The White Mountains are full of beauty, but their beauty has always carried danger. Weather changes quickly. Distances deceive. A path that seems manageable in one season becomes perilous in another. Nancy Barton’s legend remembers that danger through the intimate scale of one young woman’s fate. It does not speak of armies or great disasters. It speaks of a servant or hired girl, her savings, her engagement, her betrayal, and her decision to follow the man who wronged her into winter mountain country.
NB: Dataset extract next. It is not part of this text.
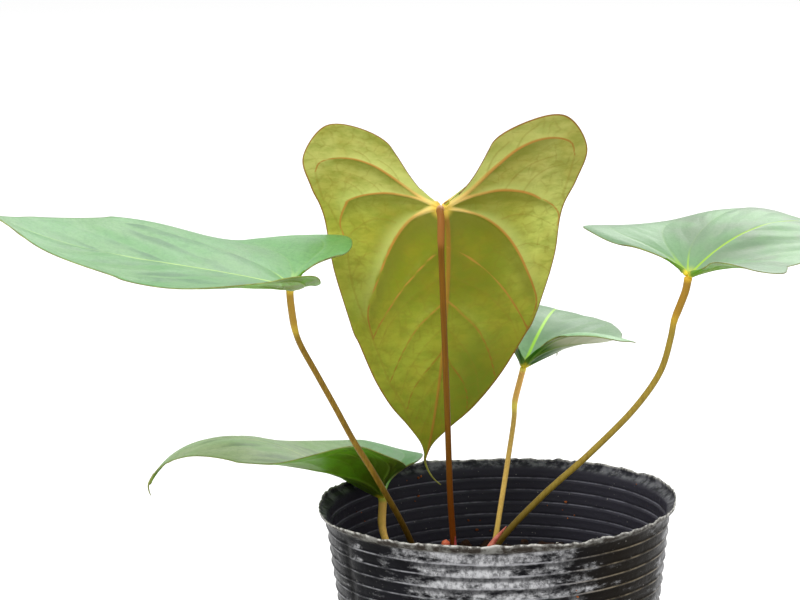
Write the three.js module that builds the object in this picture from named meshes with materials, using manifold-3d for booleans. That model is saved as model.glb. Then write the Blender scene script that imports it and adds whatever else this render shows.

Because of that intimacy, the story feels close. It asks very little before it becomes believable. Not that one must accept every reported cry or apparition without question, but that one must understand how such a haunting could belong to such a place. Stand near a cold brook while weather thickens in Crawford Notch. Hear the wind drag its long breath through the trees. Feel the isolation that can settle even in daylight. Then remember Nancy Barton, young and determined, moving southward after a man who had taken from her both money and trust. The leap from history-haunted landscape to ghost tradition is not far.

In the end, the legend remains because it is simple and because it is unbearable. A young woman loved, trusted, was betrayed, and pursued. The mountains received her. The people who came after gave her name to the land. And still, according to White Mountain folklore, she has not found what she went searching for.

So the brook runs on as Nancy Brook. Mount Nancy keeps watch in the high country. The grave lies in the notch region, a human mark amid the vastness. In poor weather, some say a woman’s cries can be heard. Along the old route, some have reported a pale female figure. Near the brook and gravesite, others have felt the unmistakable unease of being followed.

Not hunted. Not threatened.

Followed.

As if another set of steps moves through the storm just beyond sight. As if a young woman, frozen long ago and buried in mountain earth, still presses onward through the White Mountains, searching the cold passes for the man who betrayed her.